Concernant désormais le moment de l’échange des tirs des personnages, un changement de paradigme pourrait alors redonner du fil à la déconstruction du montage précédemment opérée. En effet, il faut remarquer que le rythme de cette séquence est assez inégal puisque le moment de la confrontation marque une accélération du découpage avec une plus courte durée des plans, ceci pouvant symboliser la frénésie inattendue du duel. Il faut également comprendre que le moment où la femme débarque, démontre un changement syntaxique en revenant à une construction du plan plus classique. En effet l’utilisation de plans majoritairement fixes et d’un cadre plus centré et moins centrifuge sur la fin de la séquence, montre une volonté de poser le cadre après « la tempête ». C’est pourquoi dans cette mesure, l’échelle des plans de la dernière partie de la séquence ne varie que très peu dans des plans désormais assez rapprochés, mettant l’emphase sur la femme découvrant le corps des différents brigands un à un. Par extension, c’est bien de par l’utilisation d’un lien de causalité plus linéaire que l’on comprend l’utilisation des cut en champ-contrechamp. Par exemple, faire en sorte de voir un plan avec un bout de main ou de pied, puis un second plan sur le visage de la femme, démontre la fonction emphatique du montage envers cette femme étant en crainte de trouver son amant mort. Dans cette même mesure, l’utilisation des gros plans se veut également expressément symbolique en rappelant la fatalité des personnages en tout instant: c’est ainsi que le dernier plan nous présentant la jeune femme appelant son grand père à la rescousse à travers une vitre brisée, connote la double fatalité temporelle de la séquence: celle de la létalité avec la balle qui a touché son amant, ainsi que celle de la fracture émotionnelle de cette jeune femme face à l’horreur de la situation .

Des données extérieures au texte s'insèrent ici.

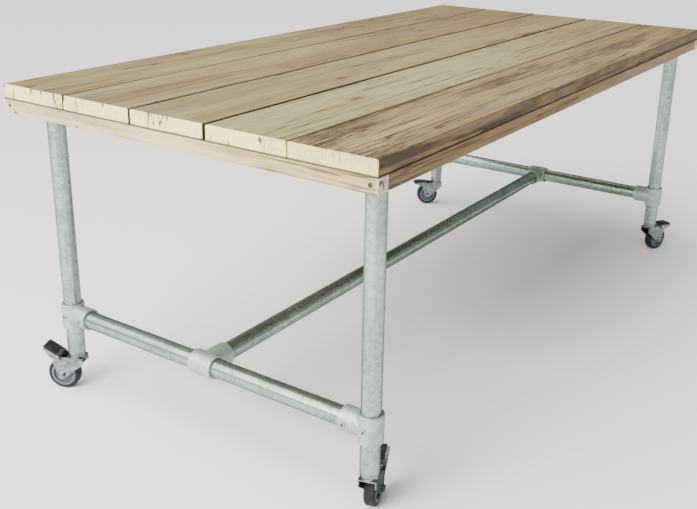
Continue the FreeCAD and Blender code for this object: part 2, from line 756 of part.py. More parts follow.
def make_wheel(corner):
    """Hub with its raised rings, and the tyre on it, both turned about the axle."""
    hub = doc.addObject("PartDesign::Body", "hub_body_" + corner)
    bore = "(BushDiameter / 2 + AxleClearance)"
    rim_inner = "(" + HUB_RADIUS + " - HubRimThick)"
    half = [
        (bore, "HubWidth / 2"),
        ("HubBossRadius", "HubWidth / 2"),
        ("HubBossRadius", "HubWebThick / 2"),
        ("HubRingRadius", "HubWebThick / 2"),
        ("HubRingRadius", "HubWebThick / 2 + HubRingHeight"),
        ("HubRingRadius + HubRingWidth", "HubWebThick / 2 + HubRingHeight"),
        ("HubRingRadius + HubRingWidth", "HubWebThick / 2"),
        (rim_inner, "HubWebThick / 2"),
        (rim_inner, "TyreWidth / 2"),
        (HUB_RADIUS, "TyreWidth / 2"),
    ]
    mirrored = [(radius, "-" + across.replace(" + ", " - ")) for radius, across in reversed(half)]
    turned(hub, "Revolution", "hub_turned_" + corner,
           outline(hub, "hub_outline_" + corner, "XY_Plane", half + mirrored))
    node(swivelled(corner, hub, "Trail", AXLE_Z), "wheel_hub_" + corner)
    tyre = doc.addObject("PartDesign::Body", "tyre_body_" + corner)
    tread = "(WheelDiameter / 2)"
    half = [
        (HUB_RADIUS, "TyreWidth / 2"),
        (tread + " - TyreShoulder", "TyreWidth / 2"),
        (tread + " - TyreShoulder / 4", "TyreWidth / 2 - TyreShoulder / 2"),
        (tread, "TyreWidth / 2 - TyreShoulder"),
    ]
    mirrored = [(radius, "-(" + across + ")") for radius, across in reversed(half)]
    turned(tyre, "Revolution", "tyre_turned_" + corner,
           outline(tyre, "tyre_outline_" + corner, "XY_Plane", half + mirrored))
    node(swivelled(corner, tyre, "Trail", AXLE_Z), "tyre_" + corner)


# ---------------------------------------------------------------- brake pedals

def pedal_top(along):
    """Height of the pedal plate over the pin at a distance along it."""
    slope = "PedalDrop / (PedalReach - PedalStart)"
    return "(PedalRise - " + slope + " * (" + along + " - PedalStart))"


def make_pedal(corner):
    """Steel pedal: a channel over the fork's cheeks with a brake shoe under it."""
    raised = CORNERS[corner][3]
    tilt = value("PedalTravel") if raised else 0
    body = doc.addObject("PartDesign::Body", "pedal_body_" + corner)
    inner_end = "(PedalReach - PedalSheet)"
    side = outline(body, "pedal_outline_" + corner, "XZ_Plane", [
        ("-PinHead * 2 / 3", "-PinHead / 2"),
        ("-PinHead * 2 / 3", "PinHead / 3"),
        ("PedalStart", "PedalRise"),
        ("PedalReach", pedal_top("PedalReach")),
        ("PedalReach", pedal_top("PedalReach") + " - PedalSheet * 2"),
        ("ShoeEnd", "-PedalDepth"),
        ("ShoeStart", "-PedalDepth"),
    ])
    through(body, "Pad", "pedal_side_" + corner, side, PEDAL_OUTER)
    channel = outline(body, "channel_outline_" + corner, "XZ_Plane", [
        ("-PinHead", "-PedalDepth - 1"),
        ("-PinHead", "PedalRise + 1"),
        ("PedalStart", "PedalRise + 1"),
        ("PedalStart", "PedalRise - PedalSheet"),
        (inner_end, pedal_top(inner_end) + " - PedalSheet"),
        (inner_end, "-PedalDepth - 1"),
    ])
    through(body, "Pocket", "channel_" + corner, channel, PEDAL_INNER)
    low = "(-PedalDepth * 2)"
    shoe = outline(body, "shoe_outline_" + corner, "XZ_Plane", [
        ("ShoeStart", low),
        ("ShoeStart", pedal_top("ShoeStart") + " - PedalSheet / 2"),
        ("ShoeEnd", pedal_top("ShoeEnd") + " - PedalSheet / 2"),
        ("ShoeEnd", low),
    ])
    through(body, "Pad", "shoe_" + corner, shoe, "ShoeWidth")
    tyre = ring(body, "shoe_ring_" + corner, "XZ_Plane", "-PinBeyondAxle", AXLE_Z + " - " + PIN_Z,
                "WheelDiameter / 2 + ShoeGap")
    through(body, "Pocket", "shoe_face_" + corner, tyre, "ShoeWidth + 1")
    pin = ring(body, "pedal_pin_ring_" + corner, "XZ_Plane", "0", "0",
               "PinDiameter / 2 + AxleClearance")
    through(body, "Pocket", "pedal_pin_hole_" + corner, pin, PEDAL_OUTER + " + 2")
    node(swivelled(corner, body, PIN_X, PIN_Z, tilt), "pedal_" + corner)

    pad = doc.addObject("PartDesign::Body", "pad_body_" + corner)
    pad_end = "(PedalReach + PadOverhang)"
    cover = outline(pad, "pad_outline_" + corner, "XZ_Plane", [
        ("PadStart", pedal_top("PadStart")),
        ("PadStart", pedal_top("PadStart") + " + PadThick * 3 / 4"),
        ("PadStart + PadThick", pedal_top("PadStart + PadThick") + " + PadThick"),
        ("PedalReach", pedal_top("PedalReach") + " + PadThick"),
        (pad_end, pedal_top("PedalReach") + " + PadThick / 3"),
        (pad_end, pedal_top("PedalReach") + " - PadThick"),
        ("PedalReach", pedal_top("PedalReach") + " - PadThick"),
        ("PedalReach", pedal_top("PedalReach")),
    ])
    through(pad, "Pad", "pad_cover_" + corner, cover, "PadWidth")
    node(swivelled(corner, pad, PIN_X, PIN_Z, tilt), "pedal_pad_" + corner)


# ---------------------------------------------------------------- check and export

def check_and_export():
    doc.recompute()
    for item in doc.Objects:
        if "Invalid" in item.State or "Error" in item.State:
            raise RuntimeError(item.Name + " has not recomputed: " + str(item.State))
    os.makedirs("parts", exist_ok=True)
    for item in nodes:
        if item.Shape.isNull() or not item.Shape.isValid():
            raise RuntimeError(item.Label + " has no valid shape")
        item.Shape.exportStep("parts/" + item.Label + ".step")
    print(len(nodes), "pieces written")


fill_sheet()
screw_holes = make_screws()
make_planks(screw_holes)
make_laths(screw_holes)
make_battens(screw_holes)
make_tubes()
make_spigots()
make_grub_screws(make_tees())
make_castor_heads()
for corner_name in CORNERS:
    make_fork(corner_name)
    make_axle_set(corner_name)
    make_wheel(corner_name)
    make_pedal(corner_name)
check_and_export()
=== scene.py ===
import math
import bmesh
import bpy
from mathutils import Matrix, Vector, noise


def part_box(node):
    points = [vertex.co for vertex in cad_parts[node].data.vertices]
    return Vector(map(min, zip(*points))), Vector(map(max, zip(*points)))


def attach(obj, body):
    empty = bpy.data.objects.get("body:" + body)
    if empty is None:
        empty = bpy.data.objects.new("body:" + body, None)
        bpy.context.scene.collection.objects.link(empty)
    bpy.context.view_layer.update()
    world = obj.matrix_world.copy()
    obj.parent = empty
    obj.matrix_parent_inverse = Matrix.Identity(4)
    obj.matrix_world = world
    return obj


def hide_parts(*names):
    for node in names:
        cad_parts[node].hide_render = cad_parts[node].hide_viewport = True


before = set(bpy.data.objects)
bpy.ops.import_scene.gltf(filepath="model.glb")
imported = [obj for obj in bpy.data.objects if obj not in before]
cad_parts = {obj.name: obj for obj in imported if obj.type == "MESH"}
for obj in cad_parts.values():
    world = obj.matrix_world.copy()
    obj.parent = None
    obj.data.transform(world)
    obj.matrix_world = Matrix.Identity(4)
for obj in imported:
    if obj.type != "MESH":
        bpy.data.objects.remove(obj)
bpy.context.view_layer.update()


# ---------------------------------------------------------------- studio
# A pale seamless floor under wide soft daylight. A large panel of light on the left makes the
# fresh end grain the brightest face, and a weaker one hangs over the top.

def add(tree, kind, inputs=None, **settings):
    """One shader node, with its settings, and its inputs set or linked."""
    made = tree.nodes.new(kind)
    for name, value in settings.items():
        setattr(made, name, value)
    for name, value in (inputs or {}).items():
        if isinstance(value, bpy.types.NodeSocket):
            tree.links.new(value, made.inputs[name])
        else:
            made.inputs[name].default_value = value
    return made


def finish(name):
    """A new material with its tree and its Principled BSDF."""
    made = bpy.data.materials.new(name)
    made.use_nodes = True
    return made, made.node_tree, made.node_tree.nodes["Principled BSDF"]


floor_half_width = 30.0
floor_mesh = bmesh.new()
bmesh.ops.create_grid(floor_mesh, x_segments=1, y_segments=1, size=floor_half_width)
floor_data = bpy.data.meshes.new("studio_floor")
floor_mesh.to_mesh(floor_data)
floor_mesh.free()
floor = bpy.data.objects.new("studio_floor", floor_data)
bpy.context.scene.collection.objects.link(floor)
floor_paint, _, floor_shader = finish("pale_floor")
floor_shader.inputs["Base Color"].default_value = (0.97, 0.97, 0.965, 1)
floor_shader.inputs["Roughness"].default_value = 0.9
floor_data.materials.append(floor_paint)

world = bpy.data.worlds.new("studio")
bpy.context.scene.world = world
world.use_nodes = True
world.node_tree.nodes["Background"].inputs["Color"].default_value = (1.0, 1.0, 0.99, 1)
# The room gives a low light, but is seen as pale as the floor.
room_light_strength = 0.4
added_when_seen = 1.0
room_is_seen = add(world.node_tree, "ShaderNodeLightPath").outputs["Is Camera Ray"]
room_light = add(world.node_tree, "ShaderNodeMath", {
    0: room_is_seen, 1: added_when_seen, 2: room_light_strength}, operation="MULTIPLY_ADD").outputs[0]
world.node_tree.links.new(room_light, world.node_tree.nodes["Background"].inputs["Strength"])


def panel(name, place, aim, width, height, watts):
    """A rectangular soft light facing a point."""
    light = bpy.data.lights.new(name, "AREA")
    light.shape = "RECTANGLE"
    light.size = width
    light.size_y = height
    light.energy = watts
    made = bpy.data.objects.new(name, light)
    made.location = place
    made.rotation_euler = (Vector(aim) - Vector(place)).to_track_quat("-Z", "Y").to_euler()
    bpy.context.scene.collection.objects.link(made)


table_middle = (0, 0, 0.4)
panel("end_panel", (-4.2, 0.3, 2.2), table_middle, 2.4, 2.0, 250)
panel("top_panel", (0.5, 1.2, 4.5), table_middle, 3.5, 3.5, 50)
daylight = bpy.data.lights.new("daylight", "SUN")
daylight.energy = 4.6
daylight.angle = math.radians(70)
daylight_object = bpy.data.objects.new("daylight", daylight)
daylight_object.rotation_euler = Vector((0.55, -0.25, -0.8)).to_track_quat("-Z", "Y").to_euler()
bpy.context.scene.collection.objects.link(daylight_object)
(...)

Finalement comme nous l’avons compris, l’enjeu de la mise en scène de la séquence se porte alors sur l’articulation du décor d’un point de vue spatial et des personnages d’un point de vue temporel pour symboliser la tension psychologique de l’affrontement de ces brigands à travers la ville abandonnée. Il serait ainsi intéressant pour conclure d’étudier le rapport qu’entretient le film avec l’histoire du cinéma et la filmographie du réalisateur puisque comme nous l’avons indirectement explicité, il s’agit d’une représentation non conventionnelle d’une scène de duel dans le western classique hollywoodien.